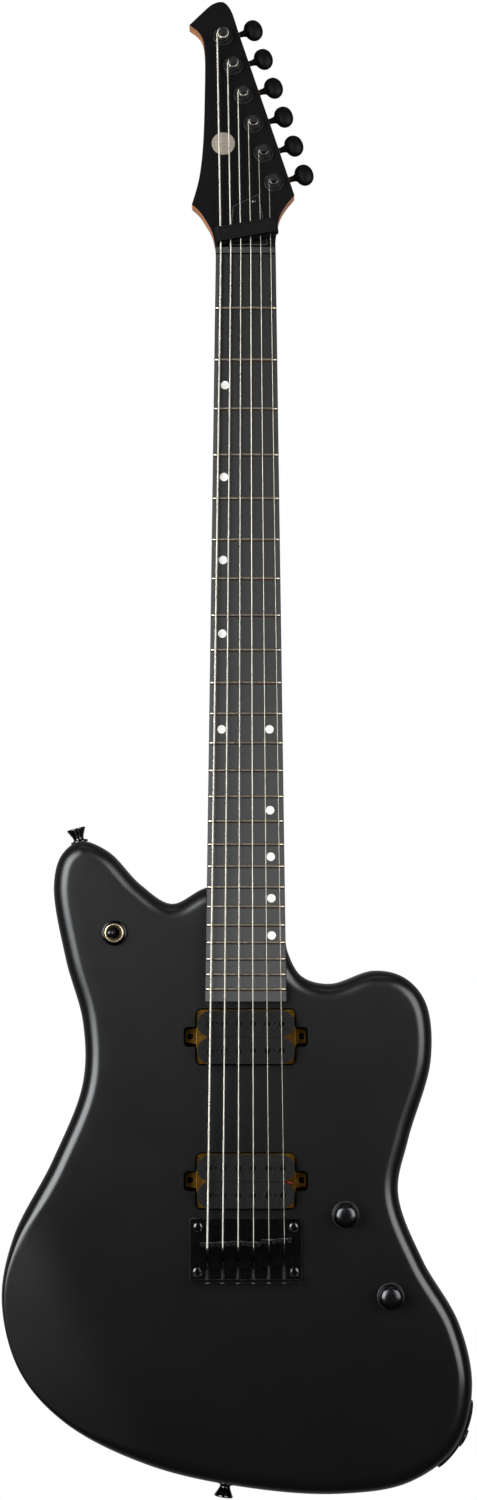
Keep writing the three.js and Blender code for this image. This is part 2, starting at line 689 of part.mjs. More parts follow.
// ---------------------------------------------------------------- strap buttons, covers, small plates
function strapButtonGeometry() {
  return turned([
    [0, 0], [6, 0], [6, 1.7], [3.7, 2.5], [3.6, 3.3], [6.6, 9.4], [6.4, 10.2], [5.8, 10.6], [0, 10.6],
  ].map(([r, y]) => [r, -y]), 20);
}

// A flat rod under the fretboard with its adjusting nut in the headstock's slot.
function trussRodGeometry() {
  const rod = box(-2.9, 2.9, NECK_FACE + GAP, NECK_FACE + 9, -438, -4);
  const nut = new THREE.CylinderGeometry(2.7, 2.7, 30, 6).rotateX(Math.PI / 2);
  return join(rod, nut.translate(0, NECK_FACE + 6.6, 7));
}

function trussRodCoverGeometry() {
  return slab(roundedPolygon([[-12, 6.5], [15.5, 6.5], [9.2, 44], [-9, 35]], 1.5), -1.9, -GAP, 2);
}

// A rubber bar over the strings and a pad under them, joined at both ends so that it stays on.
function damperGeometry() {
  const { left, right, front, back, width } = DAMPER;
  const loop = roundedPolygon([[left, front], [right, front], [right, back], [left, back]], 2.5);
  const slot = [[-20.2, -6.4], [20.8, -6.4], [20.8, -9.9], [-20.2, -9.9]];
  loop.holes.push(new THREE.Path(slot.map(([x, y]) => new THREE.Vector2(x, y))));
  const band = new THREE.ExtrudeGeometry(loop, { depth: width, bevelEnabled: false, curveSegments: 3 })
    .translate(0, 0, -width / 2);
  const tail = box(left + 2, right - 2, -6, back, -width / 2 - 1.2, -width / 2 + 0.2);
  return join(band, tail);
}

// ---------------------------------------------------------------- assembly
const guitar = new THREE.Group();
const fromNut = new THREE.Group();
fromNut.position.z = -NUT_BELOW_ORIGIN;
guitar.add(fromNut);
const headstock = new THREE.Group();
headstock.position.y = NECK_FACE;
headstock.rotation.x = -tilt;
fromNut.add(headstock);

function place(parent, name, geometry, material, x = 0, y = 0, z = 0) {
  const mesh = new THREE.Mesh(geometry, material);
  mesh.name = name;
  mesh.position.set(x, y, z);
  parent.add(mesh);
  return mesh;
}

place(fromNut, "body", bodyGeometry(), SATIN_BLACK);
place(fromNut, "neck", neckGeometry(), WOOD);
place(fromNut, "fretboard", fretboardGeometry(), EBONY);
place(fromNut, "nut", nutGeometry(), NUT_GREY);
place(fromNut, "truss_rod", trussRodGeometry(), STEEL);
place(fromNut, "neck_plate", neckPlateGeometry(), BLACK_METAL);
NECK_SCREWS.forEach(([x, z], i) =>
  place(fromNut, `neck_screw_${i + 1}`, neckScrewGeometry(), BLACK_METAL, x, 0, z));

for (let k = 0; k < STRINGS; k++) {
  const route = stringRoute(k);
  place(fromNut, `string_${k + 1}`, wire(route, STRING_DIAMETERS[k] / 2), STEEL);

  const tuner = new THREE.Group();
  const [u, v] = post(k);
  tuner.position.set(u, 0, v);
  tuner.rotation.y = -SHAFT_ANGLE;
  headstock.add(tuner);
  place(tuner, `tuner_housing_${k + 1}`, tunerHousingGeometry(), BLACK_METAL);
  place(tuner, `tuner_button_${k + 1}`, tunerButtonGeometry(), BLACK_METAL);
  place(tuner, `tuner_post_${k + 1}`, tunerPostGeometry(), BLACK_METAL);

  const x = spread(k, SADDLE_SPREAD);
  place(fromNut, `saddle_${k + 1}`, saddleGeometry(k), BLACK_METAL, x, 0, SADDLE_FRONTS[k]);
}
place(headstock, "truss_rod_cover", trussRodCoverGeometry(), BLACK_PLASTIC);
const damper = place(headstock, "string_damper", damperGeometry(), RUBBER, 0, 0, DAMPER.v);
damper.rotation.y = toRadians(-DAMPER.turn);

for (const [name, z] of Object.entries(PICKUPS)) {
  place(fromNut, `${name}_pickup_baseplate`, pickupBaseGeometry(), BRASS, 0, 0, z);
  place(fromNut, `${name}_pickup_bobbins`, pickupBobbinsGeometry(), BLACK_PLASTIC, 0, 0, z);
}
place(fromNut, "bridge_plate", bridgePlateGeometry(), BLACK_METAL);
place(fromNut, "string_ferrule_block", ferruleBlockGeometry(), BLACK_METAL);

for (const [name, [x, z]] of Object.entries(KNOBS)) {
  place(fromNut, `${name}_knob`, knobGeometry(), BLACK_PLASTIC, x, 0, z);
  place(fromNut, `${name}_pot`, potGeometry(), STEEL, x, 0, z);
}
place(fromNut, "switch_body", switchBodyGeometry(), BLACK_METAL, SWITCH[0], 0, SWITCH[1]);
place(fromNut, "switch_lever", switchLeverGeometry(), BLACK_PLASTIC, SWITCH[0], 0, SWITCH[1]);

place(fromNut, "jack_plate", jackPlateGeometry(), BLACK_PLASTIC);
place(fromNut, "jack_socket", atJack(jackSocketGeometry(), JACK_MOUTH), BLACK_METAL);

for (const [name, button] of Object.entries(STRAP_BUTTONS)) {
  place(fromNut, `${name}_strap_button`, atStrapButton(strapButtonGeometry(), button), BLACK_METAL);
}

place(fromNut, "control_cavity_cover", slab(
  new THREE.Shape(grown(smoothLoop(CONTROL_CAVITY, 24), COVER_MARGIN)),
  BODY_THICKNESS - COVER_THICKNESS, BODY_THICKNESS), BLACK_PLASTIC);
place(fromNut, "switch_cavity_cover",
  cylinderY(SWITCH_CAVITY_RADIUS + 4.2, BODY_THICKNESS - COVER_THICKNESS, BODY_THICKNESS, ...SWITCH, 24),
  BLACK_PLASTIC);

export default guitar;
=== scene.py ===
import math

import bmesh
import bpy
from mathutils import Matrix, Vector, geometry, kdtree


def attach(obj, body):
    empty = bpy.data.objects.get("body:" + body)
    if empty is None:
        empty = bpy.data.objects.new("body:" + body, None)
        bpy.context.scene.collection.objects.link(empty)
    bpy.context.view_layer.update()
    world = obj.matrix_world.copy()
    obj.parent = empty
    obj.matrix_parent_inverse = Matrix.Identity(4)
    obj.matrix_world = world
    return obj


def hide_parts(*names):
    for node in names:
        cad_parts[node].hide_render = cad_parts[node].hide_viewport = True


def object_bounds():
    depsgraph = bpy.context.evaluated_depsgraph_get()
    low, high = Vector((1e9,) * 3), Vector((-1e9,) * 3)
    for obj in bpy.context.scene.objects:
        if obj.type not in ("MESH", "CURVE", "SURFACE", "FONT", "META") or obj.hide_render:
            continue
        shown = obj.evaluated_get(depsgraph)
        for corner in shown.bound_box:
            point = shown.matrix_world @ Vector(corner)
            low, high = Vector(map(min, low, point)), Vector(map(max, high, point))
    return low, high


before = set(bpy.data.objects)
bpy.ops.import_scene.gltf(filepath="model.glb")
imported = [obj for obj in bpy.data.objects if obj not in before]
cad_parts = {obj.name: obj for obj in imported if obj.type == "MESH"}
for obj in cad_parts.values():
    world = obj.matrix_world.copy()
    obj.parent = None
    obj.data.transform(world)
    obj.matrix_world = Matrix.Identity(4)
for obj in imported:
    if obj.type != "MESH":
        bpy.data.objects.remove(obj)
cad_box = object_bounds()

# The look of a solid-body electric guitar over its CAD frame. Shapes are written in millimetres from
# the nut's fretboard-side face and are turned into the row frame, in metres, as each piece is made.
# -Y is the front, +Z runs to the headstock, +X is the treble side.

MM = 0.001
NUT_Z = -16.0
ROOT = "guitar"

# ---- sizes shared with the CAD model
SCALE = 685.8
STRINGS = 6
BODY_THICKNESS = 44.0
BODY_ROUND = 11.0
BOARD_TOP = -9.6
BOARD_RADIUS = 305.0
BOARD_END = -522.9
NECK_FACE = -3.6
HALF_WIDTH_NUT = 21.0
HALF_WIDTH_END = 28.3
TILT = math.radians(9)
POST_START = (-16.1, 160.8)
POST_STEP = (7.18, -21.58)
SHAFT_ANGLE = math.atan2(POST_STEP[0], -POST_STEP[1])
NUT_SPREAD = 35
SADDLE_SPREAD = 53.5
STRING_DIAMETERS = (1.57, 1.17, 0.91, 0.66, 0.43, 0.33)
SADDLE_FRONTS = (-689.2, -688.8, -688.2, -688.8, -687.0, -686.4)
SADDLE_LENGTH = 20.4
STRING_DIVE = 4.5
SADDLE_STRING_Y = -14.2
STRING_HOLE_Z = -701.0
INTONATION_Y = -6.6
WORM = (0, 20, 4.6)
KNOBS = {"volume": (69.5, -671.3), "tone": (100.8, -727.8)}
SWITCH = (-91.9, -475.3)
PICKUP_SCREW_X = 38.9
PICKUPS = {"neck": (-547.7, 10.0), "bridge": (-648.0, 10.3)}
SWITCH_PIVOT = 4.0
SWITCH_LEAN = math.radians(-7)
JACK_CENTRE = (97.5, -799.5)
JACK_RIM = 59.8
JACK_ANGLE = math.radians(-28)
STRAP_BUTTONS = {
    "upper": ((-0.26, 0, 0.966), -116.8, -412.2),
    "lower": ((-0.16, 0, -0.987), -14.0, -859.2),
}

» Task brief
From the data, list each line in which the string "names" appears.

» Answer below
def hide_parts(*names):
    for node in names:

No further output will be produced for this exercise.